(DIRECTIONS FOR THIS TASK)
Each line that follows should be printed again exactly as it stands.

(SOURCE DATA)
━━━━━━━━━━━━━━━━━━━━

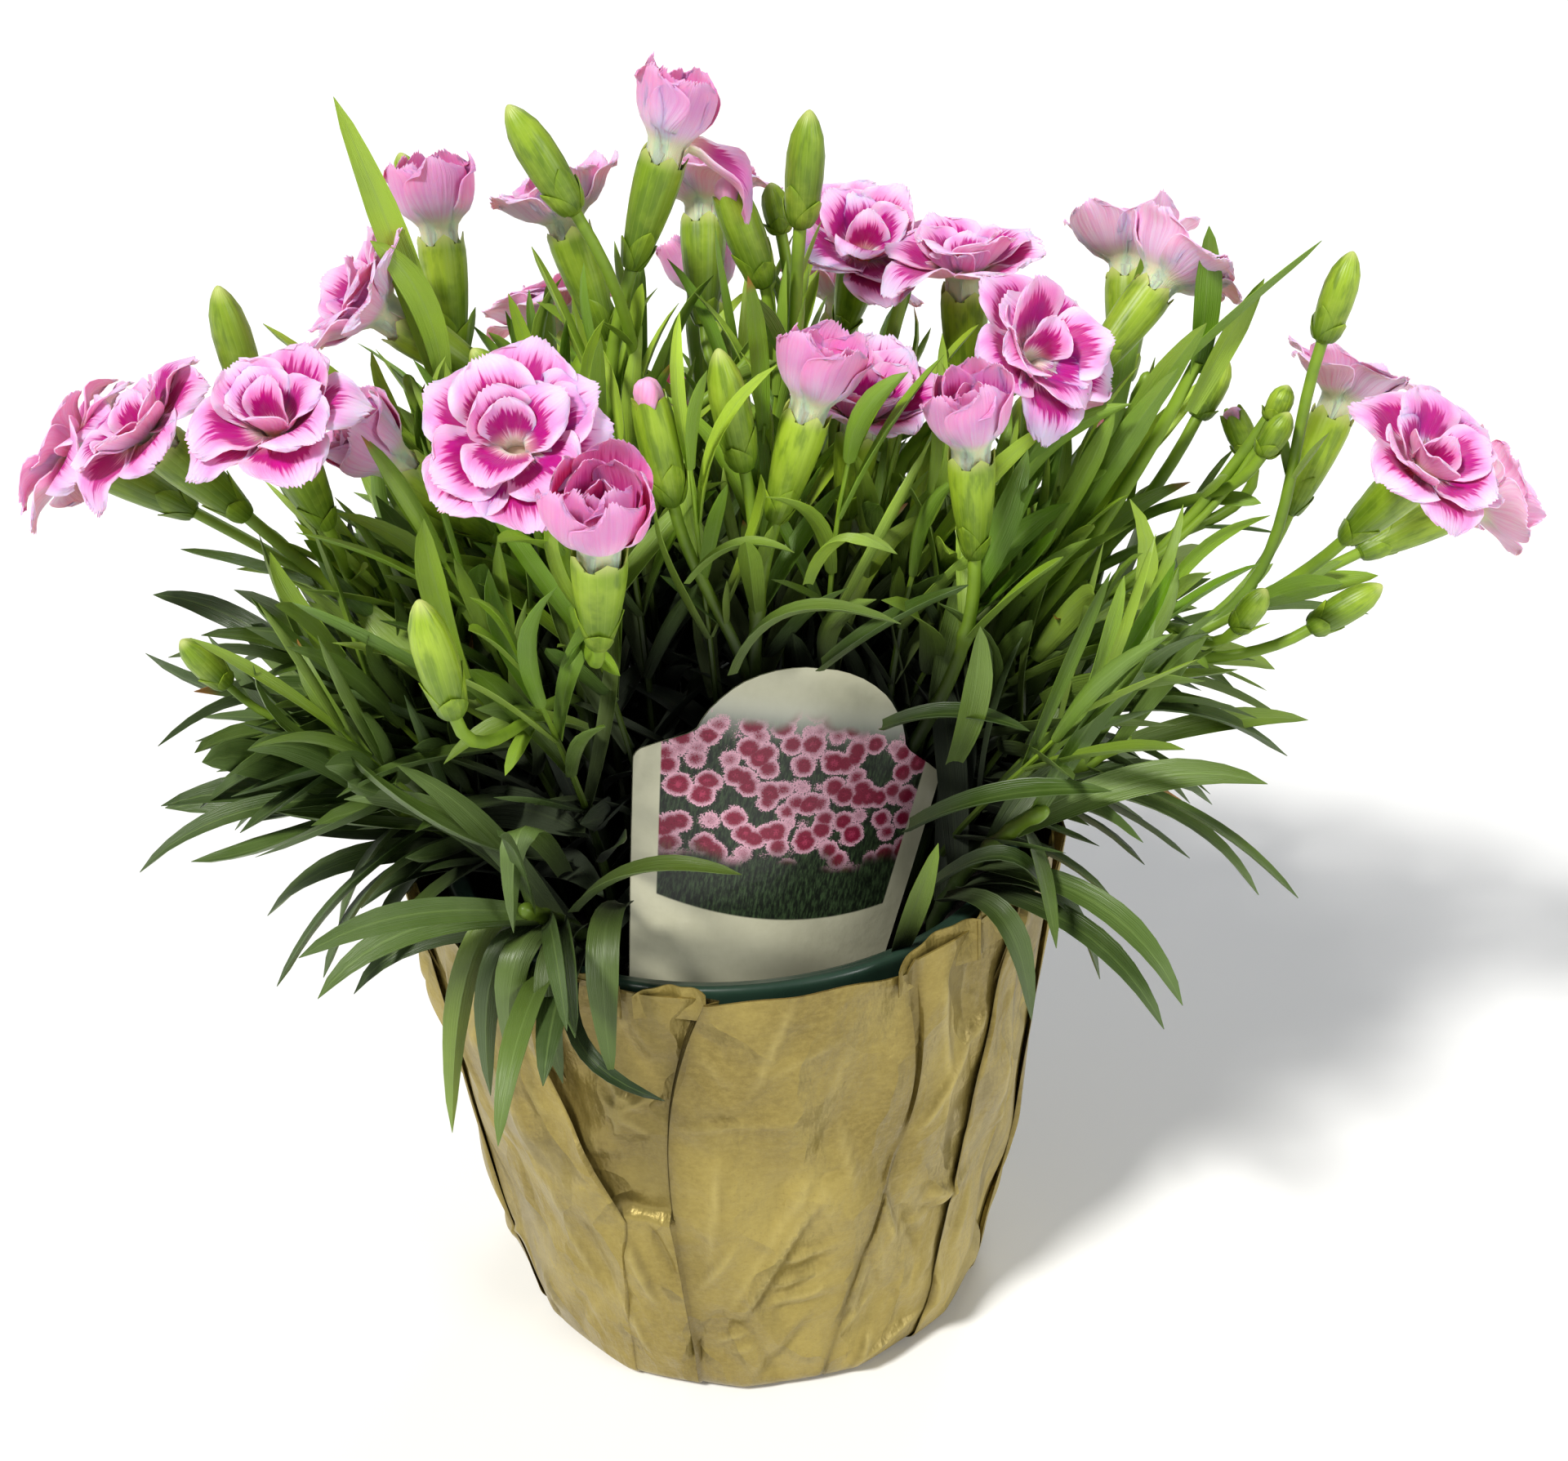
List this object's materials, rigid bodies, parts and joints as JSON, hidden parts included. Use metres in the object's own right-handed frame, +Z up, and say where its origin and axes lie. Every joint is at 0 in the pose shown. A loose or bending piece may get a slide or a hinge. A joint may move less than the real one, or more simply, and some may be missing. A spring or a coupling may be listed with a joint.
{
  "type": "potted dianthus plant",
  "caption": "Pot-grown dianthus in pink flower, in a nursery pot with a pleated kraft paper wrap and a plain plant label.",
  "frame": {"origin": "centre of the paper wrap's round base, on the surface that the pot stands on", "axes": "+Z up the pot's axis, -Y towards the front, where the label stands, +X to the right of the front"},
  "size_m": [0.2711, 0.1909, 0.2464],
  "materials": {
    "paper": "matte",
    "pot_plastic": "satin",
    "label_plastic": "satin",
    "soil": "matte",
    "green": "satin",
    "petal": "matte"
  },
  "bodies": {
    "root": {"paper_wrap": "paper", "nursery_pot": "pot_plastic", "plant_label": "label_plastic", "potting_soil": "soil", "flower_stem_a": "green", "flower_stem_b": "green", "flower_stem_c": "green", "flower_stem_d": "green", "flower_stem_e": "green", "flower_stem_f": "green", "flower_stem_g": "green", "flower_stem_h": "green", "flower_stem_j": "green", "flower_stem_l": "green", "flower_stem_m": "green", "flower_stem_n": "green", "flower_stem_o": "green", "flower_stem_p": "green", "flower_stem_t": "green", "flower_stem_u": "green", "flower_stem_w": "green", "flower_stem_x": "green", "bloom_a1": "petal", "bloom_a2": "petal", "bloom_a3": "petal", "bloom_b1": "petal", "bloom_c1": "petal", "bloom_c2": "petal", "bloom_d1": "petal", "bloom_d2": "petal", "bloom_e1": "petal", "bloom_f1": "petal", "bloom_g3": "petal", "bloom_h1": "petal", "bloom_h2": "petal", "bloom_j1": "petal", "bloom_l1": "petal", "bloom_m1": "petal", "bloom_m2": "petal", "bloom_n1": "petal", "bloom_n2": "petal", "bloom_p1": "petal", "bloom_p2": "petal", "bloom_p3": "petal", "bloom_t1": "petal", "bloom_u1": "petal", "bloom_u2": "petal", "bloom_w1": "petal", "bloom_x1": "petal", "leafy_shoot_right": "green", "leafy_shoot_back_right": "green", "leafy_shoot_back_left": "green", "leafy_shoot_left_rear": "green", "leafy_shoot_left": "green", "leafy_shoot_left_low": "green", "leafy_shoot_front_left": "green", "leafy_shoot_front_right": "green", "leafy_shoot_right_low": "green", "leafy_shoot_tall_left": "green", "leafy_shoot_tall_right": "green"}
  },
  "joints": []
}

━━━━━━━━━━━━━━━━━━━━

(EXERCISE ANSWER)
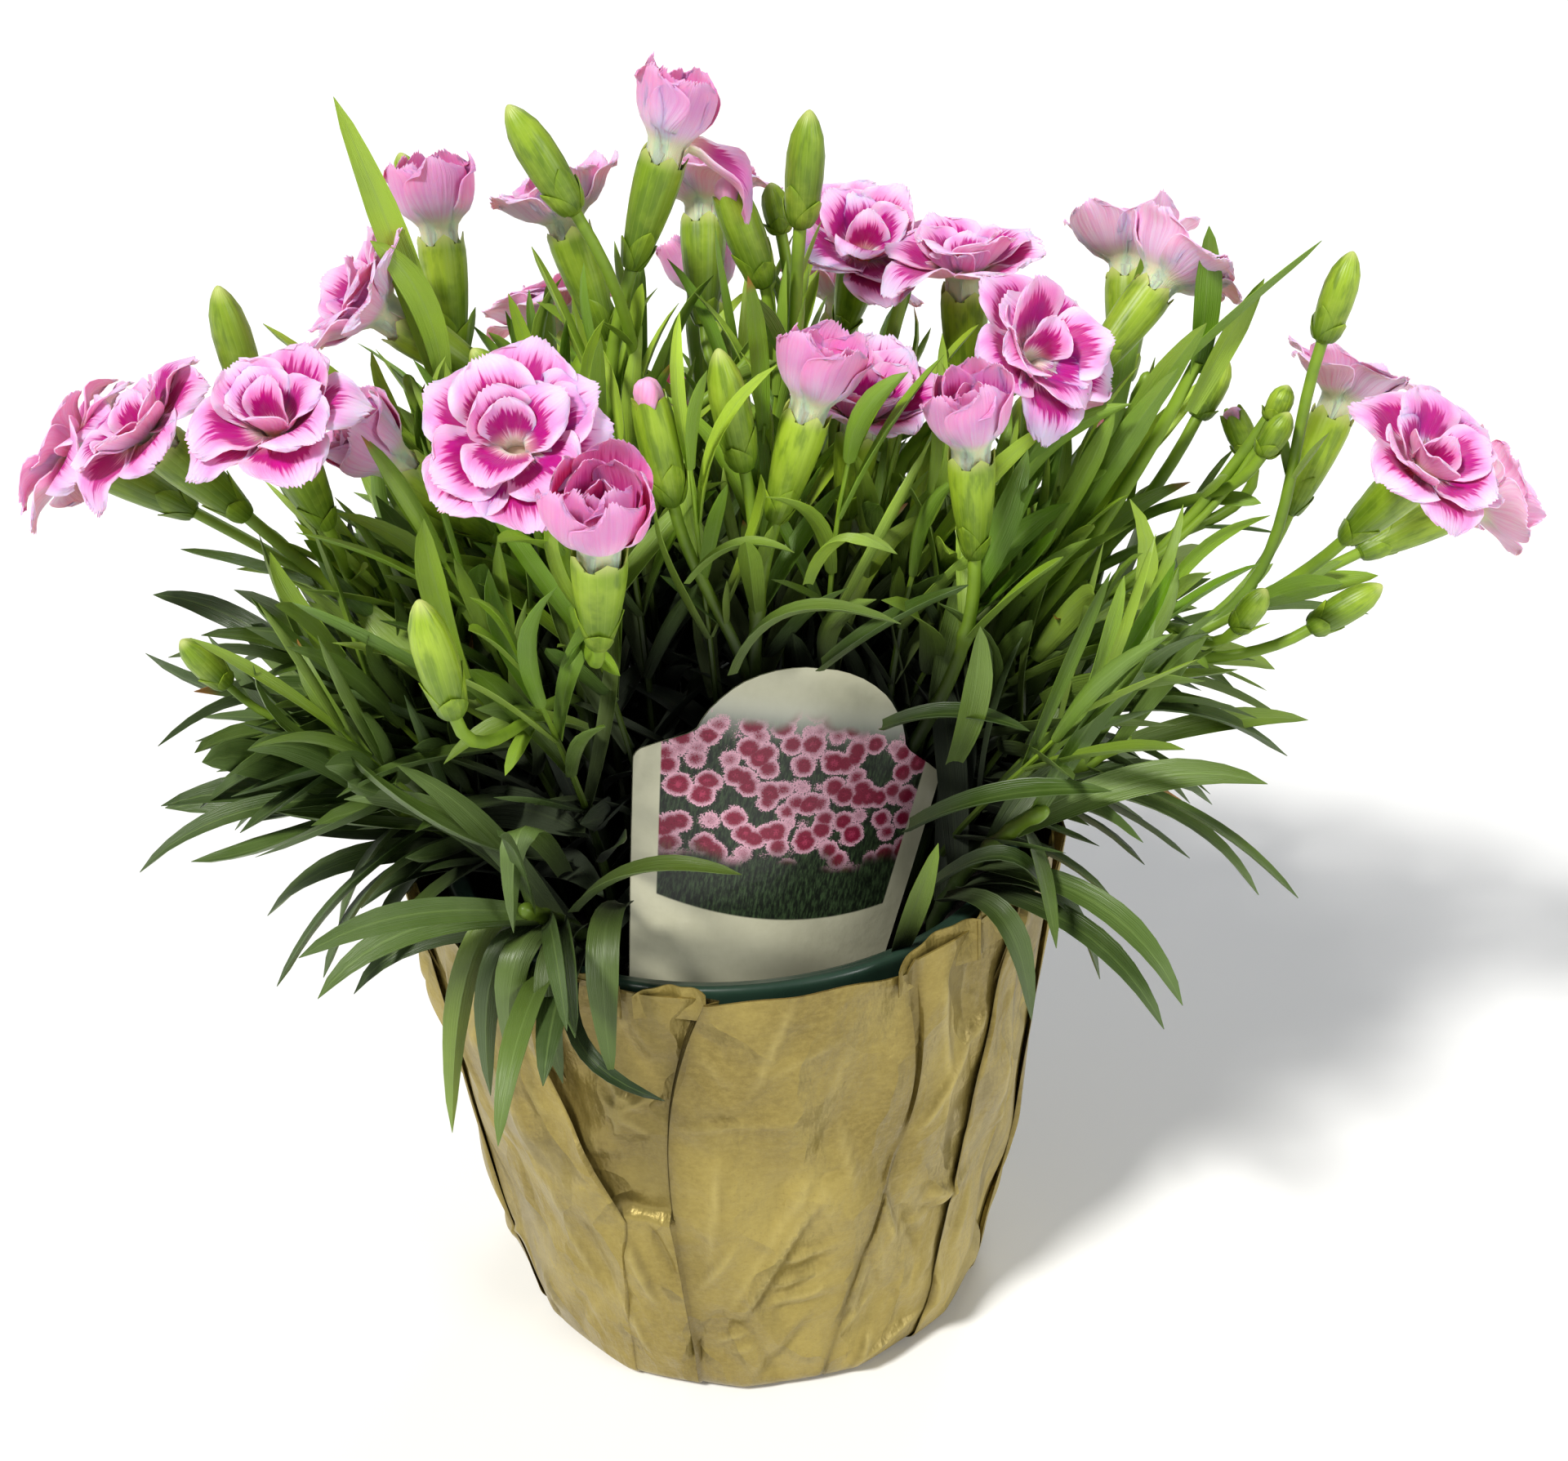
List this object's materials, rigid bodies, parts and joints as JSON, hidden parts included. Use metres in the object's own right-handed frame, +Z up, and say where its origin and axes lie. Every joint is at 0 in the pose shown. A loose or bending piece may get a slide or a hinge. A joint may move less than the real one, or more simply, and some may be missing. A spring or a coupling may be listed with a joint.
{
  "type": "potted dianthus plant",
  "caption": "Pot-grown dianthus in pink flower, in a nursery pot with a pleated kraft paper wrap and a plain plant label.",
  "frame": {"origin": "centre of the paper wrap's round base, on the surface that the pot stands on", "axes": "+Z up the pot's axis, -Y towards the front, where the label stands, +X to the right of the front"},
  "size_m": [0.2711, 0.1909, 0.2464],
  "materials": {
    "paper": "matte",
    "pot_plastic": "satin",
    "label_plastic": "satin",
    "soil": "matte",
    "green": "satin",
    "petal": "matte"
  },
  "bodies": {
    "root": {"paper_wrap": "paper", "nursery_pot": "pot_plastic", "plant_label": "label_plastic", "potting_soil": "soil", "flower_stem_a": "green", "flower_stem_b": "green", "flower_stem_c": "green", "flower_stem_d": "green", "flower_stem_e": "green", "flower_stem_f": "green", "flower_stem_g": "green", "flower_stem_h": "green", "flower_stem_j": "green", "flower_stem_l": "green", "flower_stem_m": "green", "flower_stem_n": "green", "flower_stem_o": "green", "flower_stem_p": "green", "flower_stem_t": "green", "flower_stem_u": "green", "flower_stem_w": "green", "flower_stem_x": "green", "bloom_a1": "petal", "bloom_a2": "petal", "bloom_a3": "petal", "bloom_b1": "petal", "bloom_c1": "petal", "bloom_c2": "petal", "bloom_d1": "petal", "bloom_d2": "petal", "bloom_e1": "petal", "bloom_f1": "petal", "bloom_g3": "petal", "bloom_h1": "petal", "bloom_h2": "petal", "bloom_j1": "petal", "bloom_l1": "petal", "bloom_m1": "petal", "bloom_m2": "petal", "bloom_n1": "petal", "bloom_n2": "petal", "bloom_p1": "petal", "bloom_p2": "petal", "bloom_p3": "petal", "bloom_t1": "petal", "bloom_u1": "petal", "bloom_u2": "petal", "bloom_w1": "petal", "bloom_x1": "petal", "leafy_shoot_right": "green", "leafy_shoot_back_right": "green", "leafy_shoot_back_left": "green", "leafy_shoot_left_rear": "green", "leafy_shoot_left": "green", "leafy_shoot_left_low": "green", "leafy_shoot_front_left": "green", "leafy_shoot_front_right": "green", "leafy_shoot_right_low": "green", "leafy_shoot_tall_left": "green", "leafy_shoot_tall_right": "green"}
  },
  "joints": []
}